İnsanoğlunun tüketim hırsı hiç bir zaman bu yüzyılda olduğu kadar artmadı. Dijitalizm sarmalının her yönümüzle hayatı kuşattığı bir dünyada bireyin tüketim davranış ve tutumları da bu noktada şekilleniyor. İnternet de koca bir tüketim ağının ana merkezi olarak karşımızda belirmekte. İnternet ve bilgi arasında doğrudan bir ilişki var ki bilginin ilk kaynağı akla direkt interneti getiriyor. Bilginin yoğun ve fazlasıyla hızlı yayıldığı bir mecrada zevk endeksli tüketim, bir takım sorunları da beraberinde getiriyor.

 

Bilginin, insan ufkunu vizyoner kılması gerekirken bugün insan, ontolojik krizler yaşıyor. Bilginin getirdiği koca bir kaosu göğüslüyor. Huzur bulamıyor. Doğru ve yanlış birbirinden ayırt edilemiyor. İnternet, doğruya ve hakikate ulaşmaktan ziyade zevke ulaşmak olarak tüketiliyor.

 

Sosyal medya, insanın eleştirel kabiliyetini güçlendirmesi gerekirken düşmanlığı körüklüyor. Birçok kişi, Byung Chul Han'ın dediği kendi "dijital mahallesini" oluşturmuş kendi fikrinin doğruluğunu katıksız bir şekilde pekiştiriyor. Kimse kendi özel alanında muhalif bir fikre yer vermek istemiyor.
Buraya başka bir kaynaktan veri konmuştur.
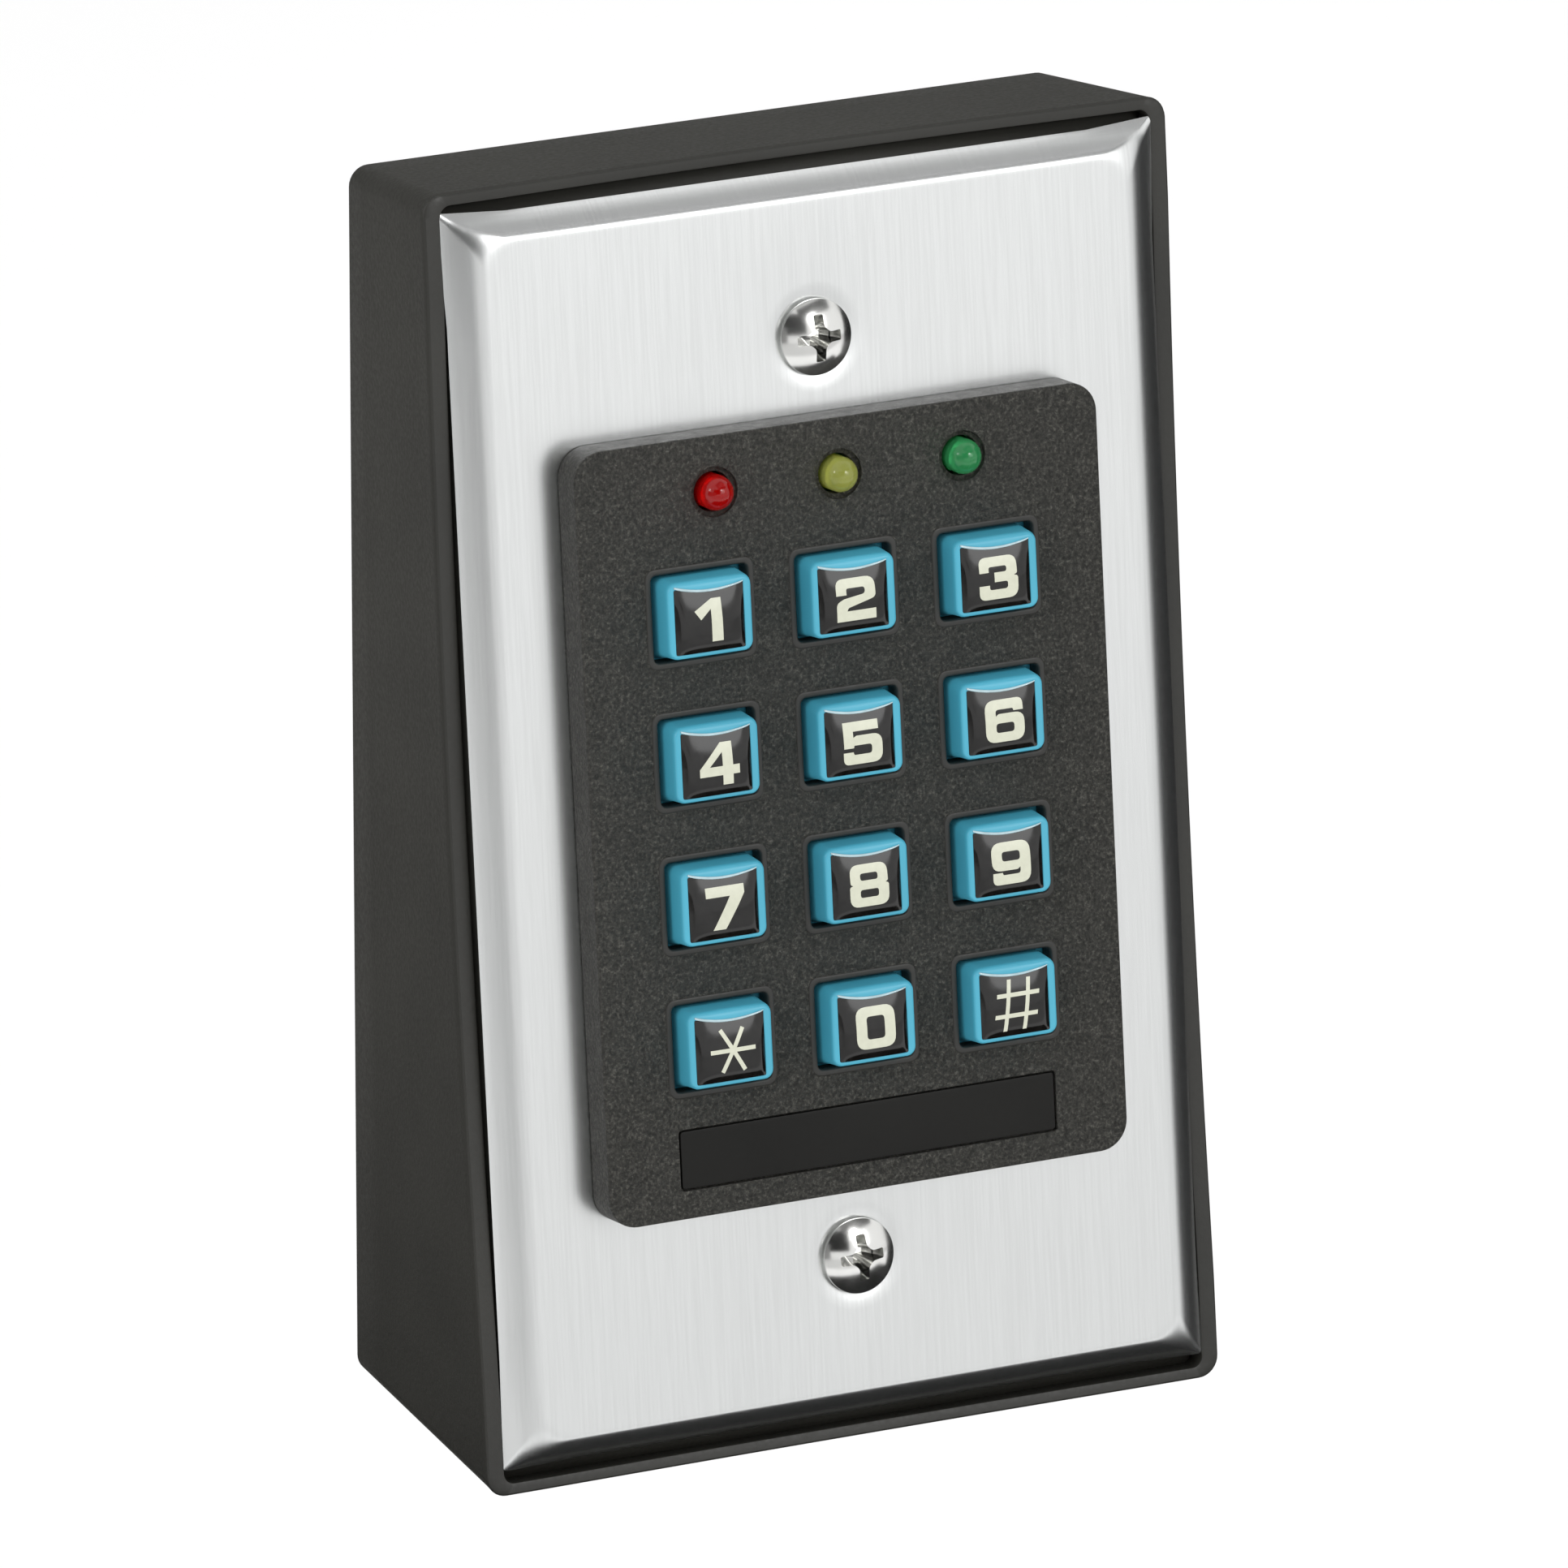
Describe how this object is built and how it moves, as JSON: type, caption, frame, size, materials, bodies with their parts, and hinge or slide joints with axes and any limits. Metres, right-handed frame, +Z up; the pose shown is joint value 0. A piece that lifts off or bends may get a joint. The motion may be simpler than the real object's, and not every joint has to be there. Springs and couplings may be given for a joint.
{
  "type": "keypad access reader",
  "caption": "Surface-mount keypad access reader: black wedge box, brushed steel cover plate, textured keypad housing with blue numbered push keys and indicator lamps.",
  "frame": {"origin": "middle of the flat back of the surface box, where it lies on the wall", "axes": "+Z up, +Y into the wall, +X to the right as a person faces the keypad, which looks along -Y; the cover plate leans back 5.9 degrees at the top"},
  "size_m": [0.073, 0.0344, 0.1164],
  "materials": {
    "box_plastic": "fine satin black moulding",
    "stainless_steel": "vertical brushed grain",
    "bright_nickel": "bright nickel plating",
    "bezel_plastic": "pebbled charcoal moulding",
    "keycap_plastic": "satin blue moulding",
    "legend_tile": "gloss black tile with cream legend",
    "label_plastic": "plain black label",
    "lamp_red": "tinted lens",
    "lamp_yellow": "tinted lens",
    "lamp_green": "tinted lens",
    "silicone_rubber": "matte grey",
    "board_laminate": "green solder mask",
    "zinc_steel": "zinc plated",
    "nylon": "natural nylon",
    "relay_case": "dark blue case",
    "terminal_plastic": "green terminal block",
    "chip_plastic": "black epoxy"
  },
  "bodies": {
    "housing": {"surface_box": "box_plastic", "cover_plate": "stainless_steel", "plate_screw_top": "bright_nickel", "plate_screw_bottom": "bright_nickel", "keypad_bezel": "bezel_plastic", "nameplate": "label_plastic", "lamp_red": "lamp_red", "lamp_yellow": "lamp_yellow", "lamp_green": "lamp_green", "dome_mat": "silicone_rubber", "circuit_board": "board_laminate", "bezel_screw_1": "zinc_steel", "bezel_screw_2": "zinc_steel", "bezel_screw_3": "zinc_steel", "bezel_screw_4": "zinc_steel", "board_spacer_1": "nylon", "board_spacer_2": "nylon", "board_spacer_3": "nylon", "board_spacer_4": "nylon", "relay": "relay_case", "terminal_block": "terminal_plastic", "controller_chip": "chip_plastic", "regulator": "chip_plastic", "buzzer": "chip_plastic", "capacitor": "relay_case"},
    "key_1": {"keycap_1": "keycap_plastic", "legend_1": "legend_tile"},
    "key_2": {"keycap_2": "keycap_plastic", "legend_2": "legend_tile"},
    "key_3": {"keycap_3": "keycap_plastic", "legend_3": "legend_tile"},
    "key_4": {"keycap_4": "keycap_plastic", "legend_4": "legend_tile"},
    "key_5": {"keycap_5": "keycap_plastic", "legend_5": "legend_tile"},
    "key_6": {"keycap_6": "keycap_plastic", "legend_6": "legend_tile"},
    "key_7": {"keycap_7": "keycap_plastic", "legend_7": "legend_tile"},
    "key_8": {"keycap_8": "keycap_plastic", "legend_8": "legend_tile"},
    "key_9": {"keycap_9": "keycap_plastic", "legend_9": "legend_tile"},
    "key_star": {"keycap_star": "keycap_plastic", "legend_star": "legend_tile"},
    "key_0": {"keycap_0": "keycap_plastic", "legend_0": "legend_tile"},
    "key_hash": {"keycap_hash": "keycap_plastic", "legend_hash": "legend_tile"}
  },
  "joints": [
    {"name": "key_1_press", "type": "slide", "parent": "housing", "child": "key_1", "axis": [0, 0.9947, -0.1028], "range_m": [0, 0.001], "stiffness_N_per_m": 1000, "springref_m": -0.0004},
    {"name": "key_2_press", "type": "slide", "parent": "housing", "child": "key_2", "axis": [0, 0.9947, -0.1028], "range_m": [0, 0.001], "stiffness_N_per_m": 1000, "springref_m": -0.0004},
    {"name": "key_3_press", "type": "slide", "parent": "housing", "child": "key_3", "axis": [0, 0.9947, -0.1028], "range_m": [0, 0.001], "stiffness_N_per_m": 1000, "springref_m": -0.0004},
    {"name": "key_4_press", "type": "slide", "parent": "housing", "child": "key_4", "axis": [0, 0.9947, -0.1028], "range_m": [0, 0.001], "stiffness_N_per_m": 1000, "springref_m": -0.0004},
    {"name": "key_5_press", "type": "slide", "parent": "housing", "child": "key_5", "axis": [0, 0.9947, -0.1028], "range_m": [0, 0.001], "stiffness_N_per_m": 1000, "springref_m": -0.0004},
    {"name": "key_6_press", "type": "slide", "parent": "housing", "child": "key_6", "axis": [0, 0.9947, -0.1028], "range_m": [0, 0.001], "stiffness_N_per_m": 1000, "springref_m": -0.0004},
    {"name": "key_7_press", "type": "slide", "parent": "housing", "child": "key_7", "axis": [0, 0.9947, -0.1028], "range_m": [0, 0.001], "stiffness_N_per_m": 1000, "springref_m": -0.0004},
    {"name": "key_8_press", "type": "slide", "parent": "housing", "child": "key_8", "axis": [0, 0.9947, -0.1028], "range_m": [0, 0.001], "stiffness_N_per_m": 1000, "springref_m": -0.0004},
    {"name": "key_9_press", "type": "slide", "parent": "housing", "child": "key_9", "axis": [0, 0.9947, -0.1028], "range_m": [0, 0.001], "stiffness_N_per_m": 1000, "springref_m": -0.0004},
    {"name": "key_star_press", "type": "slide", "parent": "housing", "child": "key_star", "axis": [0, 0.9947, -0.1028], "range_m": [0, 0.001], "stiffness_N_per_m": 1000, "springref_m": -0.0004},
    {"name": "key_0_press", "type": "slide", "parent": "housing", "child": "key_0", "axis": [0, 0.9947, -0.1028], "range_m": [0, 0.001], "stiffness_N_per_m": 1000, "springref_m": -0.0004},
    {"name": "key_hash_press", "type": "slide", "parent": "housing", "child": "key_hash", "axis": [0, 0.9947, -0.1028], "range_m": [0, 0.001], "stiffness_N_per_m": 1000, "springref_m": -0.0004}
  ]
}
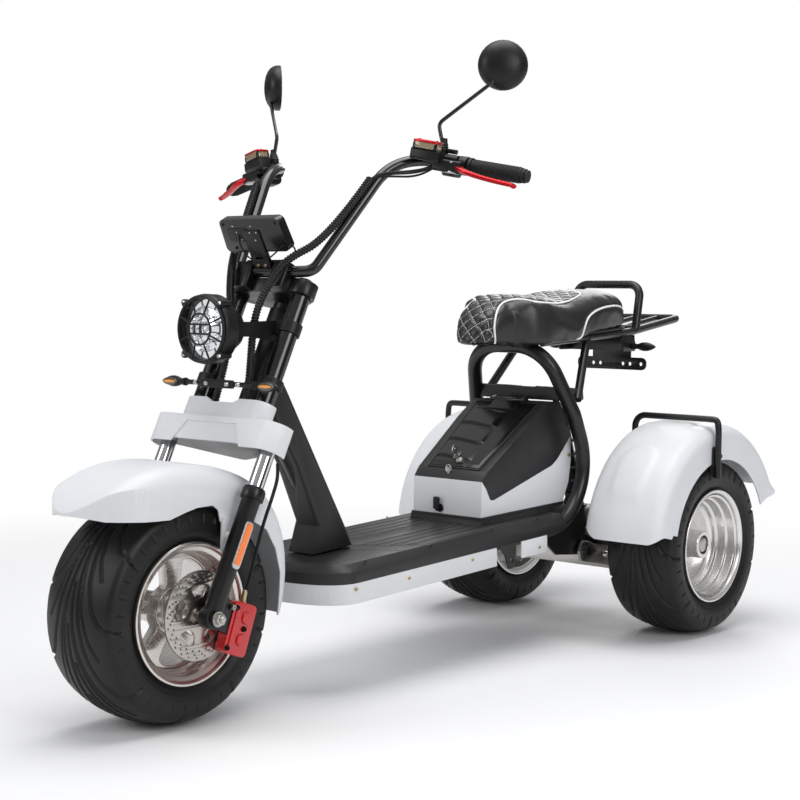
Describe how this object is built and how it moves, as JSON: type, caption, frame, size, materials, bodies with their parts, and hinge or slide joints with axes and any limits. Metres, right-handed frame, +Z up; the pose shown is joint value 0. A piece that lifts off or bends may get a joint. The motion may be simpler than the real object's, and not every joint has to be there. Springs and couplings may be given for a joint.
{
  "type": "electric tricycle",
  "caption": "Fat-tyred electric tricycle with a raked fork, flat footboard, battery box with a lid, hoop-carried saddle, fenders and a rear rack.",
  "frame": {"origin": "centre of the underside of the bounding box: on the floor, midway along the vehicle and across it", "axes": "+X to the vehicle's left, -Y to its front, +Z up"},
  "size_m": [0.8834, 2.033, 1.3819],
  "materials": {
    "white_panel": "gloss moulded panel",
    "black_frame": "gloss powder coat",
    "dark_plastic": "grained moulding",
    "black_gloss": "gloss moulding",
    "tyre": "moulded rubber",
    "alloy": "machined and polished",
    "chrome": "polished",
    "steel": "brushed",
    "red_part": "gloss",
    "seat_leather": "stitched, white piping",
    "rubber": "matt",
    "lamp_lens": "clear faceted",
    "amber": "tinted"
  },
  "bodies": {
    "frame": {"battery_pack": "dark_plastic", "belly_pan": "white_panel", "box_cover": "dark_plastic", "box_surround": "white_panel", "drive_motor": "black_frame", "fender_guards": "black_frame", "footboard": "dark_plastic", "main_frame": "black_frame", "neck_column": "dark_plastic", "plate_bracket": "black_frame", "rear_axle": "alloy", "rear_fender_left": "white_panel", "rear_fender_right": "white_panel", "rear_lamps": "amber", "rear_rack": "black_frame", "rear_shocks": "black_frame", "seat_base": "dark_plastic", "seat_cushion": "seat_leather", "side_skirts": "white_panel", "swing_arms": "alloy"},
    "front_wheel": {"front_tyre": "tyre", "front_rim": "alloy", "front_disc": "steel"},
    "rear_wheel_left": {"rear_tyre_left": "tyre", "rear_rim_left": "alloy"},
    "rear_wheel_right": {"rear_tyre_right": "tyre", "rear_rim_right": "alloy"},
    "lid": {"box_lid": "black_gloss"},
    "steering": {"front_axle": "steel", "fork_legs": "black_frame", "stanchions": "chrome", "fork_upper_tubes": "black_frame", "fork_clamps": "black_frame", "clamp_cover": "white_panel", "brake_caliper": "red_part", "brake_hose": "rubber", "handlebar": "black_frame", "grips": "rubber", "master_cylinders": "black_gloss", "brake_levers": "red_part", "switch_pods": "dark_plastic", "mirrors": "black_gloss", "display": "black_gloss", "headlight": "lamp_lens", "front_indicators": "amber", "cable_looms": "rubber", "front_fender": "white_panel"}
  },
  "joints": [
    {"name": "steering_head", "type": "hinge", "parent": "frame", "child": "steering", "pos_m": [0, -0.49122, 0.68644], "axis": [0, 0.4415, 0.8973], "range_deg": [-35, 35]},
    {"name": "front_wheel_spin", "type": "hinge", "parent": "steering", "child": "front_wheel", "pos_m": [0, -0.7745, 0.224], "axis": [1, 0, 0], "continuous": true},
    {"name": "rear_wheel_left_spin", "type": "hinge", "parent": "frame", "child": "rear_wheel_left", "pos_m": [0.299, 0.7135, 0.224], "axis": [1, 0, 0], "continuous": true},
    {"name": "rear_wheel_right_spin", "type": "hinge", "parent": "frame", "child": "rear_wheel_right", "pos_m": [-0.299, 0.7135, 0.224], "axis": [1, 0, 0], "continuous": true},
    {"name": "lid_hinge", "type": "hinge", "parent": "frame", "child": "lid", "pos_m": [0, 0.36371, 0.58849], "axis": [-1, 0, 0], "range_deg": [0, 55]}
  ]
}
Kendi fikirlerini ise başkalarına dikte etmek için şiddetli refleksler gösteriyor. İnternet bir tık ile doğru bilgiye ulaşmaktan ziyade kaosu derinleştiriyor.

 

Maneviyat ve ahlaki öğretiden uzak "bilim" gerçekten huzur getirmiş midir? Söylendiği gibi hayatımıza sadece "kolaylık" mı getirmiştir? İnternetin hayatımıza girmesini de bu minvalde değerlendirebiliriz. Kolaylığı kadar tehlikeleri ve zararları konuşuluyor mu? Siz bilginin kaynağını insanın kendi zihinsel paradigmalarına mahkum ederseniz, sınırsızlığın getirdiği zevk arzusu ile yanıp tutuşan insan kaosu getirir. Nasıl ki insan, kendi arazisinin güvenirliği için çit örmek zorunda kalıyorsa, bugün insanın akıl ve ruh sağlığını korumak için kendisine çit gibi bazı sınırlamalar getirmesi gerekiyor. Bu durumda devreye giren olgu "iman" olarak karşımıza çıkıyor. İman; akıl, can, mal, din ve nesil teminatı için kendisi ile beraber "emniyeti" getiriyor. Emniyetin sağlanması için de bazı sınırlamalar gerekiyor ki "iman" da bunu sağlıyor.

 

Hobbes'in dediği "insan insanın kurdudur" sözünün aksini ispat etmek istiyorsak sınırsız istek ve arzularla kavrulan insanı sınırlamak zorundayız. Bunu yaparken de insanın varoluşsal bütünlüğünü göz ardı etmeden akıl  ve kalp bütünlüğü içerisinde yapmalıyız. Aksi durumda Nietzsche gibi kendimizi, delirmiş bir şekilde aklımızın başıboş sokaklarında çözümsüz bir şekilde bulmamız mümkün.

 

Kafka yaşasaydı belki de "Huzur mu istiyorsunuz? Az eşya, az insan dediği" sözüne bugün "az internet" söylemini de eklememesi kaçınılmaz değil. Zevk uğruna gereğinden fazla biriktirilen eşya kadar, gereğinden fazla tüketilen internet, insanı melankolik bunalımlara sokacak kadar psişik yaralanmalara neden oluyor.

 

Birçok asparagas ve algı manipülasyonlarının yapıldığı internet gibi bir mecrada insan, kendi etken benliğini ve bilincini kullanmakta zorlanıyor. İnternet kanalı, ideolojilerin ve popülizmin pazarı haline gelen insanı robotlaşıyor, "kendi olmak" tan uzaklaşıyor. Erich Fromm'un Özgürlükten Kaçış kitabında dediği "Günümüzde insana en çok acı veren, yoksulluk değil, büyük bir çarkın küçük bir dişlisi, bir robot haline gelmiş olmak ve yaşamın boş ve anlamsız olmasıdır." dediği varoluşsal edilgenlik ile karşı karşıya kalan bir insan kimliği ortaya çıkıyor.